DEMOKRASI.CO.ID - Derasnya impor produk sajadah dan karpet dari China dan Turki beberapa tahun terakhir membuat industri dalam negeri megap-megap. Karpet impor asal China dan Turki punya kelebihan harga yang murah, sehingga produk lokal susah bersaing dan terganggu produksinya.
Atas fenomena ini, Sekretaris Eksekutif Asosiasi Pertekstilan Indonesia (API) Rizal Tanzil Rakhman mengatakan API mewakili industri karpet dan sajadah dalam negeri telah mengajukan permohonan safeguard ke Komite Pengamanan Perdagangan Indonesia (KPPI) Kementerian Perdagangan (Kemendag).
“Kami harapkan dapat segera di kabulkan agar industri karpet sajadah dalam negeri dapat diselamatkan dan menghindari terjadinya banyak pemutusan hubungan kerja (PHK) yang masif,” kata Rizal dalam pernyataan resminya, Sabtu (22/8).
Catatan BPS telah terjadi lonjakan impor karpet dan penutup lantai tekstil lainnya pada periode tahun 2017 sampai 2019 dengan tren sebesar 25,2% yang menyebabkan ancaman kerugian serius pada Industri Dalam Negeri.
Kondisi ini mengakibatkan menurunnya pangsa pasar Domestik Industri Dalam Negeri akibat produk impor yang sejenis yang secara langsung bersaing dengan produk Industri Dalam Negeri.
Dampak banjir produk impor karpet dan sajadah tersebut mengakibatkan industri dalam negeri terpaksa mengurangi produksinya.

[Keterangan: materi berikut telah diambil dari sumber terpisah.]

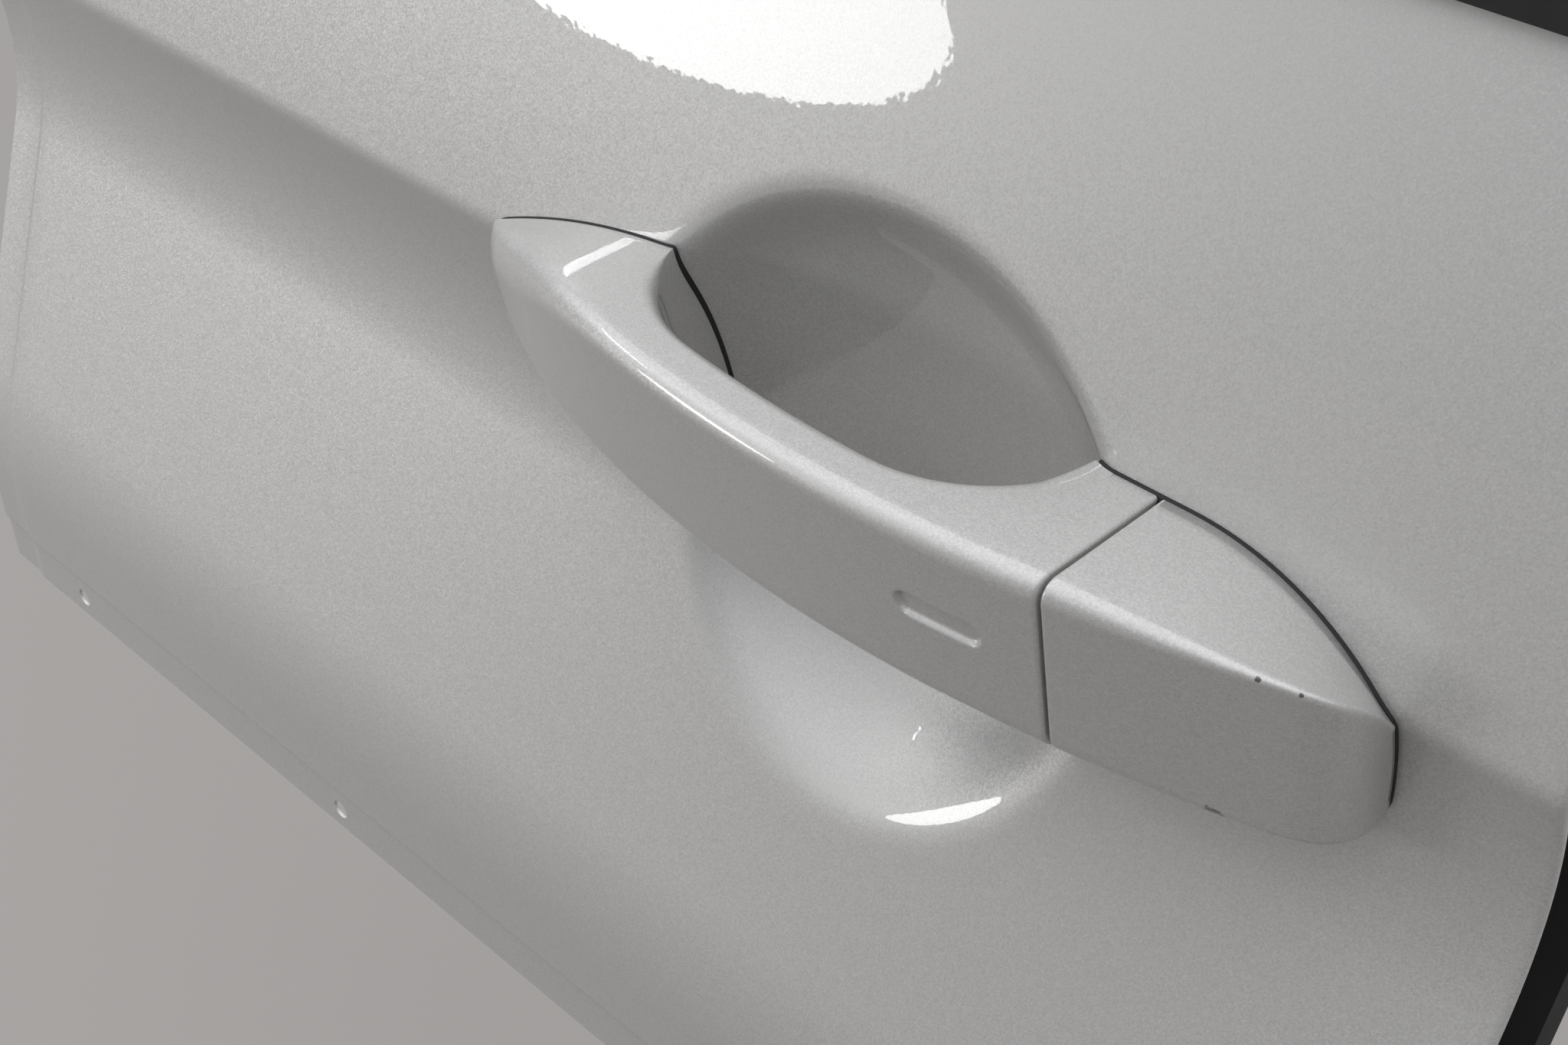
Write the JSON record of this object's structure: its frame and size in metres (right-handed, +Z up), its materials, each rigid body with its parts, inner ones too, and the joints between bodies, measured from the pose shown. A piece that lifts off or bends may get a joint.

Sehingga adanya penumpukan persediaan bahan baku dan barang jadi dalam jumlah yang besar hampir di semua pabrik. Utilisasi dari kapasitas terpasang kurang dari 40%.
Dengan turunnya produksi maka otomatis telah terjadi pengurangan karyawan yang cukup banyak. Kinerja keuangan industri dalam negeri telah mengalami penurunan yang signifikan.
Menurut data dari BPS dalam tahun 2019 impor Produk Karpet dan Penutup Lantai Tekstil Lainnya mayoritas berasal dari China dan Turki, masing masing sebesar 63,43 % dan 19,16 % pangsa pasar di dalam negeri.
Harga rata rata produk impor dari China dan Turki adalah sebesar 2,5 dolar AS per kg dan 1,36 dolar AS per kg. “Yang sudah jelas jelas menunjukkan bahwa mayoritas produk produk yang diimpor adalah yang berkualitas rendah dan tidak sesuai dengan standar kesehatan dan keselamatan ( K3L ) seperti memakai bahan Foam/Busa ( yang mudah terbakar ) dan sisa sisa limbah industri tekstil ( yang tidak baik untuk kesehatan ) sebagai bahan alas karpet dan sajadah,” katanya.
Padahal di dalam negeri telah memproduksi barang barang berkualitas dan telah memiliki berbagai sertifikat dari dalam dan luar negeri, ini di buktikan dengan banyak produk produk dalam negeri telah terpasang di Hotel hotel bintang 5, Gedung gedung bioskop kelas atas, Bandara Udara, Masjid masjid, Perkantoran serta Otomotif.
Ketua Komite Karpet dan Sajadah API Jivat Khiani mengatakan beberapa tahun terakhir impor produk Karpet dan Sajadah telah menggerus pangsa pasar industri dalam negeri terutama dengan harga yang lebih rendah.
Selain membanjirnya produk produk impor, kami juga mengalami kendala yaitu adanya disharmonisasi tarif Bea Masuk impor yang di kenakan terhadap Bahan Baku utama berupa Polypropilene Resin yaitu sebesar 10 %, sedangkan tarif Bea Masuk impor untuk Benang Polypropilene lebih rendah yaitu sebesar 5 %.
Sedangkan untuk produk akhirnya yaitu barang jadi berupa Karpet dan Sajadah di kenakan tariff Bea Masuk impor sebesar 0 % dari negara negara yang mempunyai perjanjian dagang.